In recent months, the Biden administration, Elon Musk, and companies such as Alphabet and Meta have poured millions up to billions into investment funds, research proposals, grant opportunities, and competitions to develop the carbon-capture technology. Despite the influx of funding, there are multiple stances on whether carbon-capture is truly an environmental solution.

Many billionaires, politicians, and philanthropists endorse carbon-capture technology, which takes carbon out of the atmosphere and stores it underground. Critics say otherwise.
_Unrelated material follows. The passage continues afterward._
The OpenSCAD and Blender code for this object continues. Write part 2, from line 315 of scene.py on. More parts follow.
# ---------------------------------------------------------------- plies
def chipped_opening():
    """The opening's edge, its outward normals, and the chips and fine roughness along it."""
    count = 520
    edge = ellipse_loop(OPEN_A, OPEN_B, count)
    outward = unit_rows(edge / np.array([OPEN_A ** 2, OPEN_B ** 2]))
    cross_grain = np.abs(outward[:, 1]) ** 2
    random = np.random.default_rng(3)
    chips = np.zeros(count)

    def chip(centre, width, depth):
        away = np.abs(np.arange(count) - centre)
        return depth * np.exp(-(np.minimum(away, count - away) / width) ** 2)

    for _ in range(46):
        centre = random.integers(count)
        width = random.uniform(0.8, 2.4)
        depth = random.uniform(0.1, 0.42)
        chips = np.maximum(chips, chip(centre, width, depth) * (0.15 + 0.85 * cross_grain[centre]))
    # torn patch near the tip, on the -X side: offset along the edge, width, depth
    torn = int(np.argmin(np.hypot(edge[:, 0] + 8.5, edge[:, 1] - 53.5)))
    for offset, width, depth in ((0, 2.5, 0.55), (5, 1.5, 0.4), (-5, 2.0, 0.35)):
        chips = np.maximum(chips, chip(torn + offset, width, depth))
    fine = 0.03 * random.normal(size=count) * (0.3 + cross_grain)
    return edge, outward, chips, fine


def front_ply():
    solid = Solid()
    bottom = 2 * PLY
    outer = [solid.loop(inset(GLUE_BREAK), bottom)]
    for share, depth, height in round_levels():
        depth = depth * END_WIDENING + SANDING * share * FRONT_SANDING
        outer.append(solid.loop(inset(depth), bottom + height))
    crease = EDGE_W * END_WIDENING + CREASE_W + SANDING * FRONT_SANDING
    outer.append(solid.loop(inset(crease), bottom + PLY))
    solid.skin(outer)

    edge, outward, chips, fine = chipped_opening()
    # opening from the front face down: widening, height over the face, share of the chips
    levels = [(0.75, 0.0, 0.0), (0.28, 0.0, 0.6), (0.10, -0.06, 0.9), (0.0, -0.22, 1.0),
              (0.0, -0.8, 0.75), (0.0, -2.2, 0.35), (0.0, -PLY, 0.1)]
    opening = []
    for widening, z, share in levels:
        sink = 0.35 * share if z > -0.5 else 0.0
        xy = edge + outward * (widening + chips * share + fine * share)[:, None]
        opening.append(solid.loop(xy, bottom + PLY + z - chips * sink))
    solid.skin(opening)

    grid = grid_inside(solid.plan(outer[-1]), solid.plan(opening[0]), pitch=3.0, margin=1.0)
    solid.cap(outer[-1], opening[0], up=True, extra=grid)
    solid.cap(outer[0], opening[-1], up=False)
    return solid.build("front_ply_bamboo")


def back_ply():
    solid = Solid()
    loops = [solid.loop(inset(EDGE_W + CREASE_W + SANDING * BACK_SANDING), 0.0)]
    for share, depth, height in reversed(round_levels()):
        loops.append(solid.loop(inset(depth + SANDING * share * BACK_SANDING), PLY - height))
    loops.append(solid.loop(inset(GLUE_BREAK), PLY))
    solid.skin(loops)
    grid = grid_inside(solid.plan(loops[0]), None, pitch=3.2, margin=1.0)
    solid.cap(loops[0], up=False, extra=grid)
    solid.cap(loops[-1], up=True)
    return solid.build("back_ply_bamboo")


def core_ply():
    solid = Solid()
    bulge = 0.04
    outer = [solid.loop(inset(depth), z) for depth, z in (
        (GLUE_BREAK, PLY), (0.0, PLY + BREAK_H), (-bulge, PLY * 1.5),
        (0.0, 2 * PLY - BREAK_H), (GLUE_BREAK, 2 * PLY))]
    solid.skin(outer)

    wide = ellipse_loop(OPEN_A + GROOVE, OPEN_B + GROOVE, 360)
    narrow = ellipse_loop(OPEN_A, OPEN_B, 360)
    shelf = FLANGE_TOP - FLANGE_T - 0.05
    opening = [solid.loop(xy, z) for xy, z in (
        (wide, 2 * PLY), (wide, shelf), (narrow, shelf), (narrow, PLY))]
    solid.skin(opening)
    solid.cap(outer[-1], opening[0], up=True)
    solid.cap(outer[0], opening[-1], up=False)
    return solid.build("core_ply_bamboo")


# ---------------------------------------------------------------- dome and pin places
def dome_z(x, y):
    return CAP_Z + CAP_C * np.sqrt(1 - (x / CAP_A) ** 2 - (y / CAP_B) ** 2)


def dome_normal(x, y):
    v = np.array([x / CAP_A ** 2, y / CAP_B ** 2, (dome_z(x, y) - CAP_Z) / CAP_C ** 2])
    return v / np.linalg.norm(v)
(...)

In February, the United Nations noted that climate change has reached an alarming climax. Island nations are in danger of being flooded; this will cause millions to flee their homes in the face of crises such as drought and famine. Underwater habitats will wither away, leading to the possible extinction of marine life. Deaths related to heat, pollution, and malnutrition would spike.

According to an October report from the Global CCS Institute, there are 27 carbon-capture projects operational worldwide and 14 in the United States, with 108 other projects in various stages of production worldwide.
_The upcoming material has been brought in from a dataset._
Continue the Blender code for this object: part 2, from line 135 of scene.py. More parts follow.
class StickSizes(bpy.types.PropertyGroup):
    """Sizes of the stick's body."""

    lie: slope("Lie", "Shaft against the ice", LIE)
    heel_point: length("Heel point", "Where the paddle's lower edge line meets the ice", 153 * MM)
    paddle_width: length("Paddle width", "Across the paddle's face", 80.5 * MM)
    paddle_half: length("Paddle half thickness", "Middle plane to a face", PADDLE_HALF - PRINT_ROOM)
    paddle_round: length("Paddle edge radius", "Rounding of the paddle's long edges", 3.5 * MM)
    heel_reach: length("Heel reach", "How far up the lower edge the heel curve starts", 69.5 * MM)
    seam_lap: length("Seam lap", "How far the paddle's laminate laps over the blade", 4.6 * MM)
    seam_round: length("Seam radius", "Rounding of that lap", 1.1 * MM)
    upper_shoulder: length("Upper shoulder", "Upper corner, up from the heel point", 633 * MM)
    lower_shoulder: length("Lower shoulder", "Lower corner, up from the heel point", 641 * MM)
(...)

Scientists stated that carbon capture technology is expensive, ineffective, and difficult to scale. They claim that money spent on developing tools diverts attention from funding proven solutions such as renewable energy, leaving oil and gas companies and other heavy carbon emitters to continue their operations. “The idea that this is going to be the fix to the global problem of massive emissions and accelerating climate change is just not borne out by reality, It’s, unfortunately, an attractive myth by the oil industry to perpetuate the idea that we can … have our cake and eat it, too,” said Nikki Reisch, the director of climate programs at the Center for International Environmental Law.

Many experts said, that simply diverting carbon emissions from factory smokestacks won’t do the job, especially since the system must be attached to an emission-emitting factory, making it difficult to scale quickly.

Cam Hosie, the chief executive of 8 Rivers and one of the prize winners of Musk’s competition disagrees, saying his project is on the path to being an inexpensive solution that can scale quicker than other attempts. His creation allows air to pass through a warehouse filled with calcium hydroxide. making it easy to build facilities. “It’s immediately deliverable and immensely scalable,” Hosie added.

Reisch, of the Center for International Environmental Law weighed in as well. “People want to believe there’s a quick fix — but there isn’t,” she said. “We need systemic, structural change.” She also added that carbon-capture plants that attach to factories, such as coal plants, extend the life of fuel sources that should be retired. She stated that it takes significant energy and complex chemical processes to run carbon-capture plants, so scaling this technology could increase other harmful pollutants in the environment.